I don’t believe in «so bad, it’s good.» If a movie is especially bad, I’d sooner not waste my time since I don’t find especially bad movies interesting on any level. So I’ve not seen the cult budget horror movie Killer Klowns From Outer Space in probably 25 years, when I was a horror-loving kid who didn’t yet know he didn’t like «so bad, it’s good.» That means I initially wasn’t excited about a game based on this movie, despite my appreciation for the burgeoning asymmetrical horror multiplayer genre. As it turns out, Killer Klowns is a surprisingly nuanced PvP horror game with enough sugary silliness to not be taken too seriously. Rather than «so bad, it’s good,» it’s simply good.
Killer Klowns follows games like Dead By Daylight, Friday The 13th, and The Texas Chain Saw Massacre, pitting players versus players in a familiar horror landscape. In the case of this game, players are split into lobbies of three murderous klowns versus seven survivors trying to outlast them and escape the map within a 15-minute time limit. Though each asymmetrical horror game has carved its own path, Killer Klowns actually looks and plays much like Illfonic’s Jason Voorhees game, which I find to be only a good thing. It’s not a clone, but where it’s similar, it’s welcome, and where it’s different, it usually works out, too.

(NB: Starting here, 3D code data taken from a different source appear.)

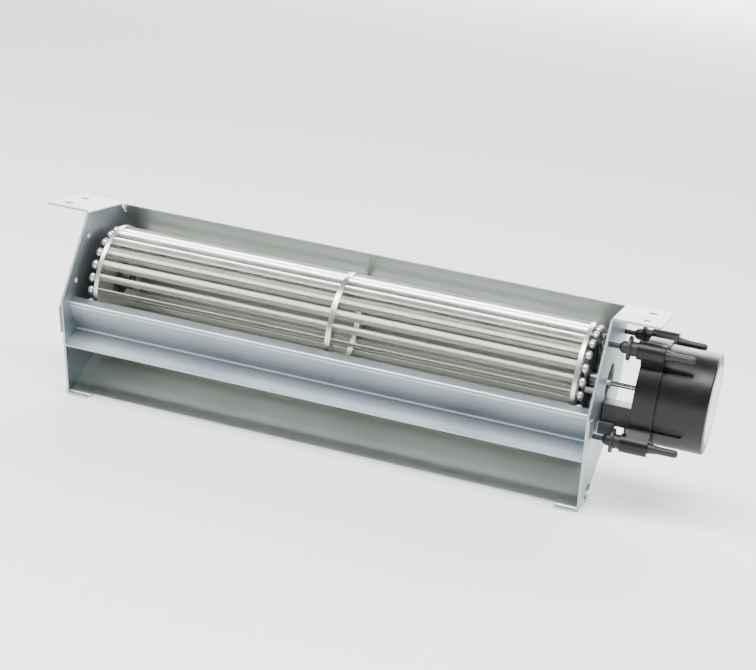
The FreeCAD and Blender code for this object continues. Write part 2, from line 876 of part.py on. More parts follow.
def bearing_balls(x):
    middle = x + bearing_width / 2
    return Part.makeCompound([
        Part.makeSphere(ball_radius, at(middle, on_circle(ball_circle, 360 * k / ball_count)))
        for k in range(ball_count)])


def circuit_board():
    front = bearing_front + post_height
    return tube(board_radius, tube_radius, front, front + board_thickness)


def stator_span():
    front = ring_front + stator_front
    return front, front + stator_length


def tooth_angles():
    return [360 * k / tooth_count for k in range(tooth_count)]


def stator_core():
    """Stacked core: hub, teeth and pole shoes parted by the winding slots."""
    span = stator_span()
    shoe = stator_radius - pole_shoe
    pieces = [tube(tube_radius + pole_shoe, tube_radius, *span),
              tube(stator_radius, shoe, *span)]
    pieces += [spoke(span, (tube_radius + pole_shoe / 2, shoe + pole_shoe / 2), tooth_width,
                     angle) for angle in tooth_angles()]
    core = union(pieces)
    for angle in tooth_angles():
        gap = spoke((span[0] - 1, span[1] + 1), (shoe - 1, stator_radius + 1), pole_shoe,
                    angle + 180 / tooth_count)
        core = core.cut(gap)
    return core


def stator_coils():
    """A block of winding round each tooth, its corners just inside the pole shoes."""
    front, back = stator_span()
    width = tooth_width + 2 * coil_thickness
    shoe = stator_radius - pole_shoe - fit_gap
    radial = (tube_radius + pole_shoe + fit_gap, math.sqrt(shoe ** 2 - (width / 2) ** 2))
    coils = []
    for angle in tooth_angles():
        outer = spoke((front - coil_thickness, back + coil_thickness), radial, width, angle)
        inner = spoke((front, back), (0, stator_radius), tooth_width, angle)
        coils.append(outer.cut(inner))
    return Part.makeCompound(coils)


def rotor_cup():
    front = ring_front + cup_front
    inside = cup_back - cup_wall
    profile = [(front, magnet_outer), (front, cup_outer), (cup_back - cup_wall, cup_outer),
               (cup_back, cup_outer - cup_wall), (cup_back, shaft_radius),
               (tube_back, shaft_radius), (tube_back, inner_race_outer),
               (inside, inner_race_outer), (inside, magnet_outer)]
    return turned(profile)


def ring_magnet():
    front, back = stator_span()
    return tube(magnet_outer, magnet_inner, front, back + coil_thickness)


def shaft_clip():
    return tube(clip_radius, shaft_radius, cup_back, cup_back + clip_thickness)


def rounded_box(x, y, z, radius):
    solid = box(x, y, z)
    return solid.makeFillet(radius, solid.Edges)


def connector_block():
    length, depth, height = block_size
    y, z = block_at
    return rounded_box((ring_front - length, ring_front), (y, y + depth), (z, z + height),
                       block_round)


def connector_cover():
    length, depth, height = cover_size
    y, z = block_at
    start = ring_front - block_size[0]
    return rounded_box((start, start + length), (y - depth, y),
                       (z - cover_drop, z - cover_drop + height), block_round)


def save(name, solid):
    """Move a piece to the mounting frame and write it."""
    placed = solid.copy()
    placed.translate(Vector(0, -flange_hole_middle, -mount_height))
    placed.exportStep(os.path.join("parts", name + ".step"))


os.makedirs("parts", exist_ok=True)

save("left_end_plate", left_end_plate())
save("right_end_plate", right_end_plate())
save("volute_sheet", volute_sheet())
save("tongue_sheet", tongue_sheet())

one_blade = blade()
for k in range(blade_count):
    save("blade_%02d" % (k + 1), turned_to(one_blade, k))
save("left_end_disc", end_disc(disc_left, left_hub_radius))
save("centre_ring", centre_ring())
save("right_end_disc", end_disc(disc_right, damper_bore))

save("bearing_bush", bearing_bush())
save("bearing_mount", bearing_mount())
save("oil_felt", oil_felt())
save("thrust_washer", thrust_washer())
save("left_hub", left_hub())
save("stub_shaft", stub_shaft())

save("hub_damper", hub_damper())
save("hub_insert", hub_insert())
save("set_screw", set_screw())
save("balancing_putty", balancing_putty())

save("motor_shaft", motor_shaft())
save("motor_frame", motor_frame())
save("motor_can", motor_can())
save("motor_label", motor_label())
save("rubber_isolators", rubber_isolators())
save("front_bearing_outer", bearing_outer_ring(bearing_front))
save("front_bearing_balls", bearing_balls(bearing_front))
save("front_bearing_inner", bearing_inner_ring(bearing_front))
save("rear_bearing_outer", bearing_outer_ring(rear_seat))
save("rear_bearing_balls", bearing_balls(rear_seat))
save("rear_bearing_inner", bearing_inner_ring(rear_seat))
save("circuit_board", circuit_board())
save("stator_core", stator_core())
save("stator_coils", stator_coils())
save("rotor_cup", rotor_cup())
save("ring_magnet", ring_magnet())
save("shaft_clip", shaft_clip())
save("connector_block", connector_block())
save("connector_cover", connector_cover())
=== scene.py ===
import math
import bpy
import numpy as np
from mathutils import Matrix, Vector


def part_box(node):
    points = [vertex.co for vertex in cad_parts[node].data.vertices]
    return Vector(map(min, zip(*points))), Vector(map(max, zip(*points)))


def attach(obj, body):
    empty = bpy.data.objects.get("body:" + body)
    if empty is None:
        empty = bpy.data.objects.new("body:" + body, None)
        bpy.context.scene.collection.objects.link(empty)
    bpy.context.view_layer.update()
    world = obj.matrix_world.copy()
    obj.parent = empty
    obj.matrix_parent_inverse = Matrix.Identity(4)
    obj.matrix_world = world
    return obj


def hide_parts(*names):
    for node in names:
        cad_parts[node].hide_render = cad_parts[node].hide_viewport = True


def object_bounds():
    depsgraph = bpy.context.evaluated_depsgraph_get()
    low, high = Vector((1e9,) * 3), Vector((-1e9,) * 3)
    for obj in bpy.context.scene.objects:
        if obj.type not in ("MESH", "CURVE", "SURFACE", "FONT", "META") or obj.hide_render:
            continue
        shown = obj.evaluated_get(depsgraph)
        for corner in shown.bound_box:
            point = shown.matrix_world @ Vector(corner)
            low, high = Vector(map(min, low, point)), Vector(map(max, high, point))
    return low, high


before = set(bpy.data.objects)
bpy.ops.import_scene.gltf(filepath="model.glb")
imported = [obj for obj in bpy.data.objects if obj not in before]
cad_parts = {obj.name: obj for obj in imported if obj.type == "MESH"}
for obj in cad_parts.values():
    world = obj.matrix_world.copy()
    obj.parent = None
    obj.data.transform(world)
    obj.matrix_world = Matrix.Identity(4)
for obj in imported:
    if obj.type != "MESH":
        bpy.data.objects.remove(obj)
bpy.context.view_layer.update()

# All lengths are metres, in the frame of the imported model: x along the drum towards the motor,
# y to the back, z up, with the flanges' upper faces at z = 0.


# End plates
# Two blanks of 1.2 mm hot-dip galvanised steel, punched and then folded: a flange turned out at
# the top for the screws and a short foot turned in at the bottom.

ZINC_CLOUD = 0.045
ZINC_GRAIN = 0.0007
SHEET_EDGE = 0.00035

# Sockets of a colour mix: how much of the second colour, the two colours, and the result.
SHARE, DARK, LIGHT, MIXED = 0, 6, 7, 2


def linear(colour):
    """Hex sRGB colour as linear RGBA: each channel through the standard sRGB curve."""
    channels = [int(colour[k:k + 2], 16) / 255 for k in (1, 3, 5)]
    return [c / 12.92 if c <= 0.04045 else ((c + 0.055) / 1.055) ** 2.4 for c in channels] + [1.0]


def add_node(tree, kind, values=None, links=None, **settings):
    """One node: settings are its properties, values its sockets' values, links what feeds them."""
    made = tree.nodes.new("ShaderNode" + kind)
    for name, value in settings.items():
        setattr(made, name, value)
    for socket, value in (values or {}).items():
        made.inputs[socket].default_value = value
    for socket, output in (links or {}).items():
        tree.links.new(output, made.inputs[socket])
    return made


def new_finish(name, **sockets):
    """A material of that name, its tree and its shader, with the shader's own sockets set."""
    finish = bpy.data.materials.new(name)
    finish.use_nodes = True
    shader = finish.node_tree.nodes["Principled BSDF"]
    for socket, value in sockets.items():
        shader.inputs[socket.replace("_", " ")].default_value = value
    return finish, finish.node_tree, shader


def wear(finish, *pieces):
    """Give CAD nodes their finish."""
    for piece in pieces:
        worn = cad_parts[piece].data.materials
        worn.clear()
        worn.append(finish)


def galvanised_steel(name, dark, light):
    """Zinc on cold-rolled sheet: soft shine, faint clouding, and a painted highlight along edges
    and folds.

    The grain is drawn coarser than the real one, so that it shows.
    """
    finish, tree, shader = new_finish(name, Metallic=1.0)
    place = add_node(tree, "TexCoord").outputs["Object"]
    cloud = add_node(tree, "TexNoise", {"Scale": 1 / ZINC_CLOUD, "Detail": 5.0,
                                        "Roughness": 0.55}, {"Vector": place})
    grain = add_node(tree, "TexNoise", {"Scale": 1 / ZINC_GRAIN, "Detail": 2.0},
                     {"Vector": place})
    tint = add_node(tree, "Mix", {DARK: linear(dark), LIGHT: linear(light)},
                    {SHARE: cloud.outputs["Fac"]}, data_type="RGBA")
    soft = add_node(tree, "Bevel", {"Radius": SHEET_EDGE}, samples=4)
    flat = add_node(tree, "NewGeometry").outputs["True Normal"]
    turn = add_node(tree, "VectorMath", links={0: soft.outputs["Normal"], 1: flat},
                    operation="DOT_PRODUCT")
    # Painted highlight: a near-white colour is mixed in wherever the rounded-edge normal turns away
    # from the flat one, so cut edges and folds read as lit.
    edge_highlight_share = add_node(tree, "MapRange", {"From Min": 0.995, "From Max": 0.80, "To Max": 0.6},
                    {"Value": turn.outputs["Value"]})
    painted_edge_highlight = add_node(tree, "Mix", {LIGHT: linear("#dfe4e6")},
                      {SHARE: edge_highlight_share.outputs["Result"], DARK: tint.outputs[MIXED]},
                      data_type="RGBA")
    tree.links.new(painted_edge_highlight.outputs[MIXED], shader.inputs["Base Color"])
    matt = add_node(tree, "MapRange", {"From Min": 0.35, "From Max": 0.65, "To Min": 0.40,
                                       "To Max": 0.50}, {"Value": cloud.outputs["Fac"]})
    tree.links.new(matt.outputs["Result"], shader.inputs["Roughness"])
    bump = add_node(tree, "Bump", {"Strength": 0.12, "Distance": 0.00003},
                    {"Height": grain.outputs["Fac"], "Normal": soft.outputs["Normal"]})
    tree.links.new(bump.outputs["Normal"], shader.inputs["Normal"])
    return finish


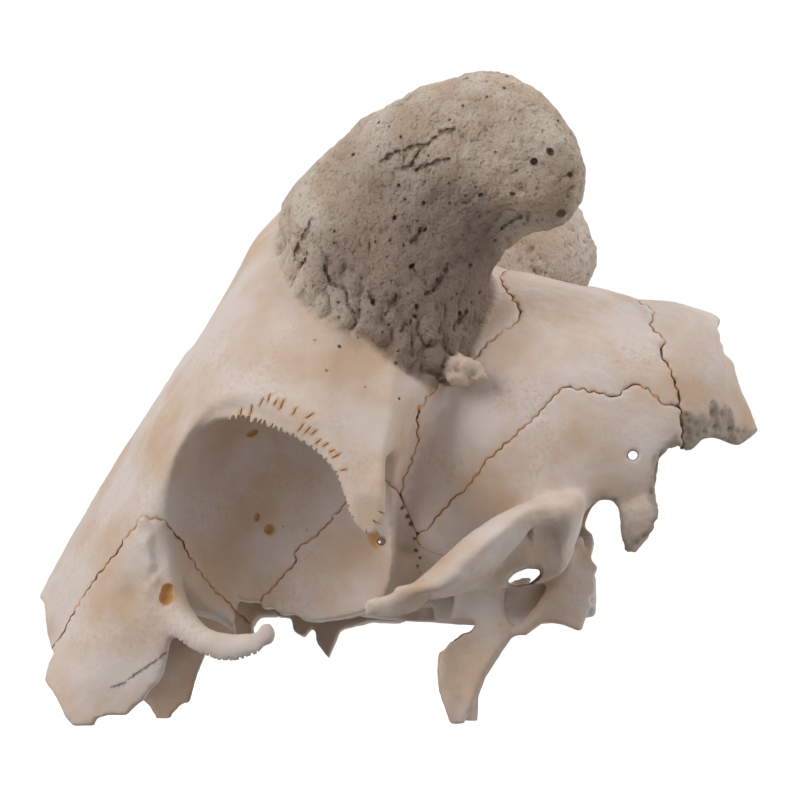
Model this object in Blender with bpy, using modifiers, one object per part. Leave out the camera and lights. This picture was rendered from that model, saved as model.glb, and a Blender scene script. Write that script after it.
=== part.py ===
"""Partial goat skull: nine bones of the braincase, forehead and orbits, parted at their open sutures.

Lengths are in millimetres until a mesh is made. In the skull's own frame +X points to the back of
the head, -Y is the animal's left side and +Z is up. The finished bones are rolled a little about X
and stand on the tips of the cheek plates and of the pterygoid plates.
"""
import math

import bmesh
import bpy
import numpy as np
from mathutils import Matrix, Vector

MM = 0.001

# Driving dimensions
BRAINCASE_WIDTH = 66.0
PROCESS_WIDTH = 104.0
WALL = 2.8
SUTURE_GAP = 0.34
ROLL = math.radians(-5.5)
FLOOR = -60.6
VOXEL = 1.1
SKULL_TRIANGLES = 4900

BONE = (0.624, 0.509, 0.448, 1.0)


# Scene and helpers

def clear_scene():
    for obj in list(bpy.data.objects):
        bpy.data.objects.remove(obj, do_unlink=True)
    for group in list(bpy.data.collections):
        bpy.data.collections.remove(group)


clear_scene()
parts = bpy.data.collections.new("partial_goat_skull")
cutters = bpy.data.collections.new("cutters")
for group in (parts, cutters):
    bpy.context.scene.collection.children.link(group)


def add_object(name, bm, group):
    mesh = bpy.data.meshes.new(name)
    bm.to_mesh(mesh)
    bm.free()
    obj = bpy.data.objects.new(name, mesh)
    group.objects.link(obj)
    if group is cutters:
        obj.hide_render = True
        obj.display_type = "WIRE"
    return obj


def through(points, steps, closed=False):
    """Catmull-Rom curve through the points, along the first axis, with steps spans for each gap."""
    p = np.asarray(points, float)
    if closed:
        p = np.concatenate([p[-1:], p, p[:2]])
    else:
        p = np.concatenate([2 * p[:1] - p[1:2], p, 2 * p[-1:] - p[-2:-1]])
    out = []
    for i in range(1, len(p) - 2):
        for t in np.arange(steps) / steps:
            a = 2 * p[i]
            b = p[i + 1] - p[i - 1]
            c = 2 * p[i - 1] - 5 * p[i] + 4 * p[i + 1] - p[i + 2]
            d = 3 * p[i] - p[i - 1] - 3 * p[i + 1] + p[i + 2]
            out.append(0.5 * (a + b * t + c * t * t + d * t * t * t))
    if not closed:
        out.append(p[-2])
    return np.array(out)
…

Survivors will need to scrounge for tools like melee weapons and health kits while, more importantly, locating and activating one of several exits across one of multiple sprawling maps, each of them built with intricate shortcuts to discover and routes to learn so that a skilled survivor can get some distance between themself and the squeaky shoes of a klown on their heels. Meanwhile, the klowns are tasked with patrolling the map and killing all humans, either by directly attacking them or hanging them up as human-sized cotton-candy cocoons until they wither away.